Ну, а коли так, сам себя объявляю государством, маленьким, вредным и независимым. И сам буду царь и солдат. И всякое неуважение и презрение к себе буду рассматривать как начало против меня военных действий
Девяностые символически заканчиваются в новогоднюю ночь 2000 года, вместе с обращением уставшего и уходящего в отставку Бориса Ельцина, но в кино их жизнь только начинается. Первое осмысление того, чем было это десятилетие для истории страны, происходит уже в нулевые вместе с криминальными драмами «Бригада» и «Бумер», и тогда же создается канон его изображения на экране: неоднозначные герои, бойкий сюжет и насилие, льющееся через край.
Новая волна интереса к девяностым приходится на конец десятых годов.

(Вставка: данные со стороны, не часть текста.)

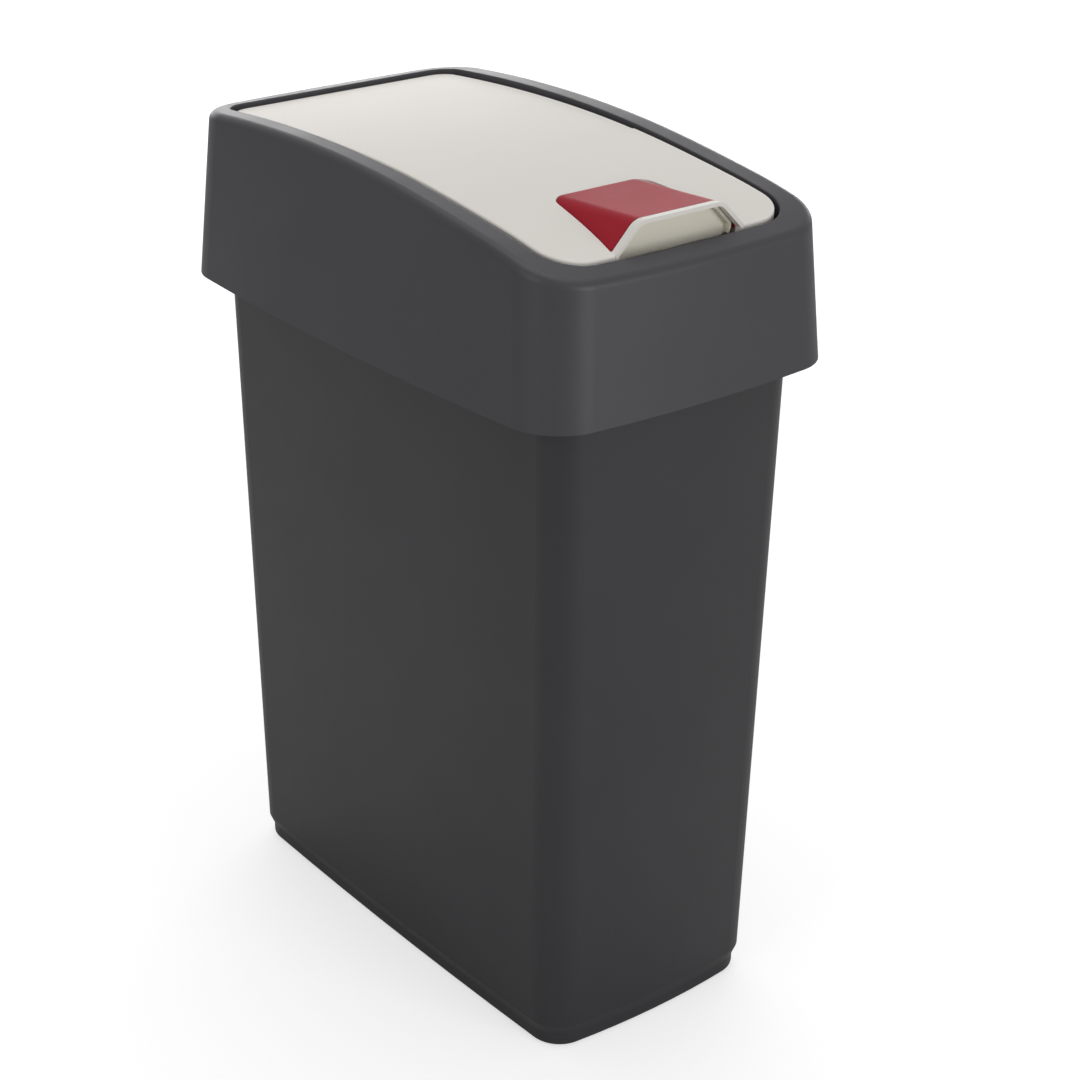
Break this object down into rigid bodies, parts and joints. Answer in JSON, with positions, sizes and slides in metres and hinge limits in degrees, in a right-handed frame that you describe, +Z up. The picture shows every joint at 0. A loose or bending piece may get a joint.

К этому времени формируется поколение кинематографистов, которые могут обратиться к ушедшей эпохе с критической дистанции. Одни находят в ней идеальный материал для увлекательного жанрового упражнения, как «Бык» Акопова, другие заняты раскопкой семейных и национальных травм, как Кантемир Балагов в «Тесноте», третьи ностальгируют по детству и юности, как в сериале «Мир! Дружба! Жвачка!»,— времени, когда любые тяготы жизни искупала непреклонная вера в лучшее.
Перестройка и девяностые — драматичный период в истории отечественного кинематографа. Советская индустрия умерла, а та, что пришла ей на смену, стала жертвой экономического коллапса. Это время бедных и радикальных фильмов, мало думающих о комфорте зрителя, но также это время причудливых, ни на что не похожих картин, которые не бегут от реальности, а стараются быть ее бесстрашными и чуткими толкователями. Именно благодаря им у нас есть возможность окунуться в навсегда ушедшую эпоху, ощутить, как жгучее желание перемен соединяется в ней с горечью утраты, и увидеть, как много отголосков этого противоречивого времени живет в нас до сих пор.